Another suggestion someone came up with is to use SSIS to copy the whole cube into a new cube somewhere else. It might then be a reasonable step to add a (possibly custom) data transformation into the middle of the SSIS pipeline to simply replace all data values with random data. Do you think this could work?
Friday, November 8, 2013 10:53 AM -
The Data storage depends on the storage mode (ROLA; MOLAP; HOLAP)
Read more about it here: http://technet.microsoft.com/en-us/library/ms174915.aspx
As I said: "Data always comes from the DataSource via processing. There is no other way I can think of, except literally hacking the DataFiles."
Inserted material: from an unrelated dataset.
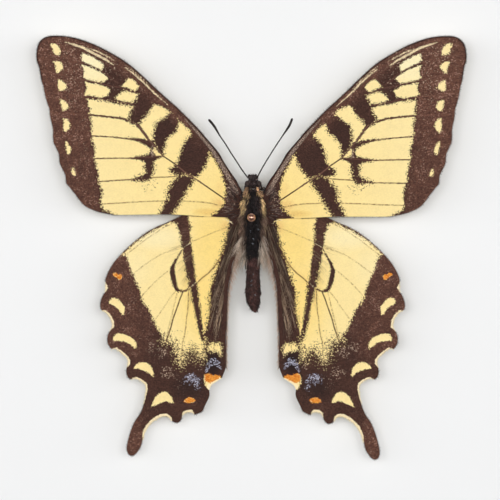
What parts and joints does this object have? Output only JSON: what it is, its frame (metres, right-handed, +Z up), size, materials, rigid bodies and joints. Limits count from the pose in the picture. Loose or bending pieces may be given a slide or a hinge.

If you are in ROLAP; you could indeed change the data in the Source Database and it will reflect that. But there is nothing special about it.
For MOLAP, again: not possible.
SSIS just copies structure or structure and data. The result is the very same. You really have to go with my first answer containing a step-by-step description.
Please read through the links how Analysis Services work, what the architecture is, and it will be very clear, trust me. It's all documented and quite straight forward.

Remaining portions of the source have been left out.